L’inquiétude ne faiblit pas chez Vencorex. Et pour cause : des centaines d’emplois sont toujours menacés au sein de la société implantée au cœur de la plate-forme chimique de Pont-de-Claix qui produit et commercialise des Isocyanates destinés à l’industrie des polyuréthanes. Malgré un mouvement de grève particulièrement bien suivi fin novembre, à l’appel de l’intersyndicale CGT-CFDT-CGC, la situation n’a pas évolué en ce début d’année. Depuis le comité d’entreprise du 28 novembre dernier, le sort des salariés est ainsi suspendu à la décision de la direction de Vencorex de réorganiser sa production.
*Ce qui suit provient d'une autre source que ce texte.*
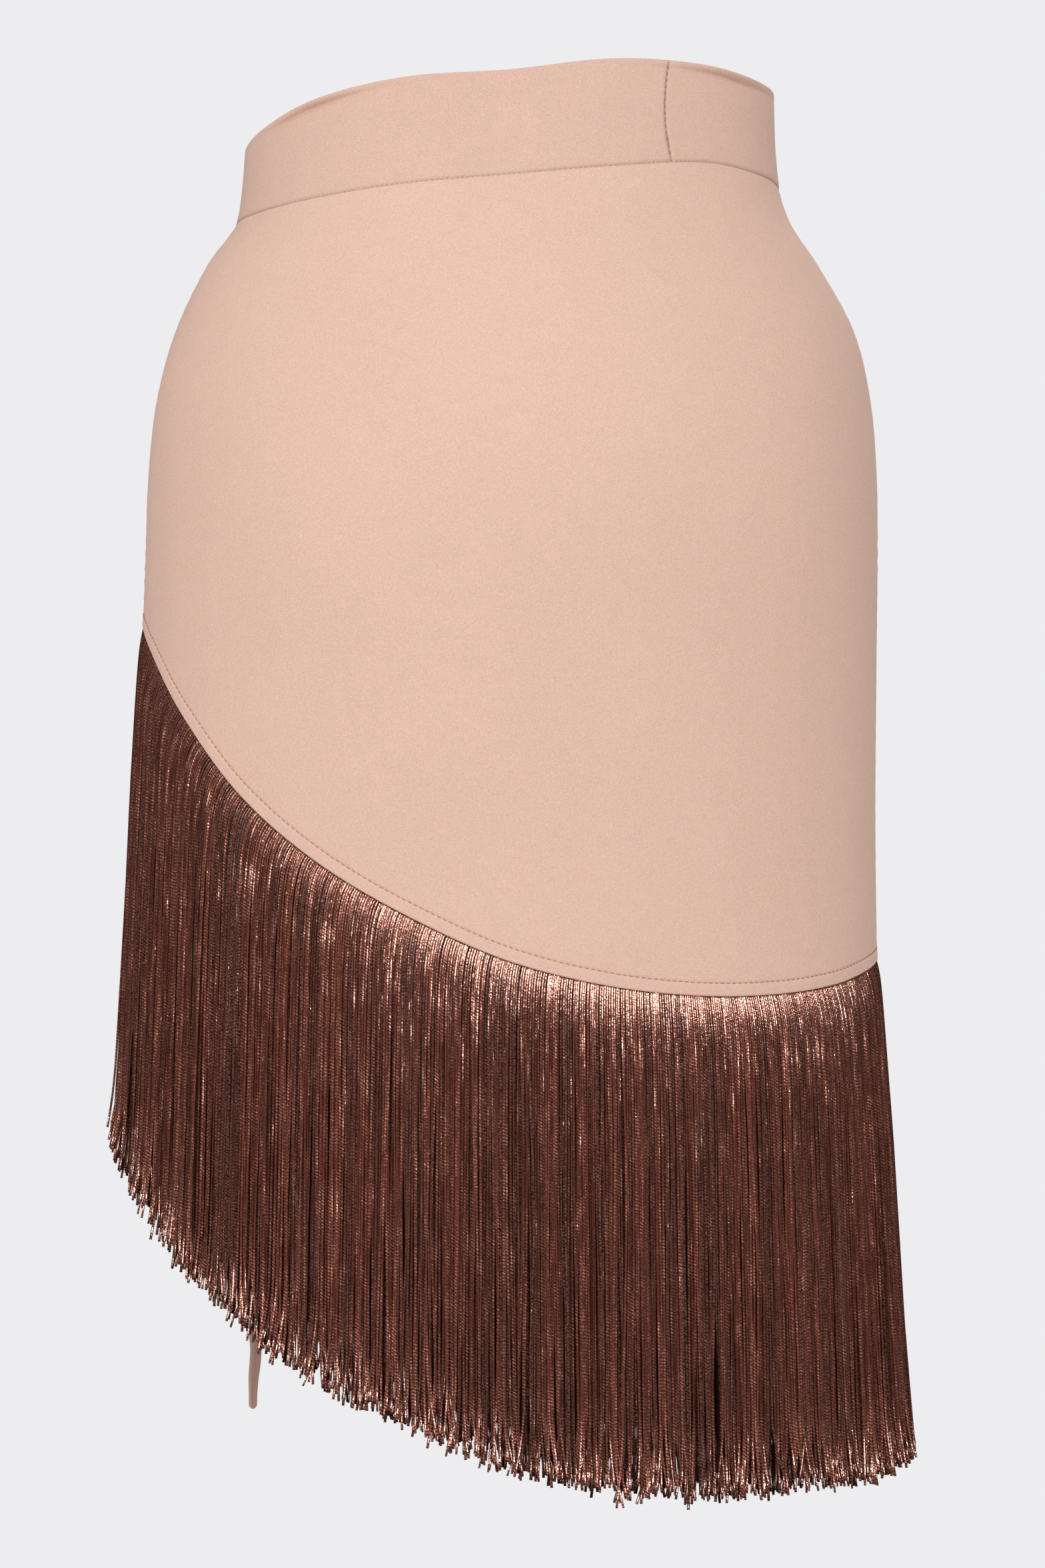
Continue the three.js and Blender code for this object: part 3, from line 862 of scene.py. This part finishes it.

Pour le moment, la société étudie plusieurs pistes mais une des options envisagées a fait bondir les salariés et les organisations syndicales : l’arrêt de la production de toluène diisocyanate (TDI), utilisé pour fabriquer des mousses dans l’automobile ou l’ameublement, pour le remplacer par l’hexaméthylène diisocyanate (HDI), employé dans la fabrication de vernis et de peinture. Un changement de cap lourd de conséquences. Le TDI représentant plus des deux tiers de l’activité de la plate-forme, 300 emplois pourraient en effet disparaître. Soit la moitié des effectifs de Vencorex.Des investissements en baisse
En mai 2012, l’aventure Vencorex avait pourtant bien débuté, fruit de l’association de Perstorp, groupe chimique suédois (actionnaire à 49 %) et de PTT Global Chemical, groupe pétrochimique thaïlandais (actionnaire à 51 %). Une enveloppe d’investissements de 280 millions d’euros sur cinq ans était alors évoquée, essentiellement destinée au site de Pont-de-Claix. Mais peu à peu la situation s’est compliquée.
En avril 2013, la société Vencorex a ainsi annoncé qu’elle voulait revoir sa stratégie et ses investissements à la baisse. « Un coup des actionnaires du groupe PPT », selon Jean-Yves Cesaroni, secrétaire de la Confédération générale du travail (CGT) de la plate-forme de Pont-de-Claix.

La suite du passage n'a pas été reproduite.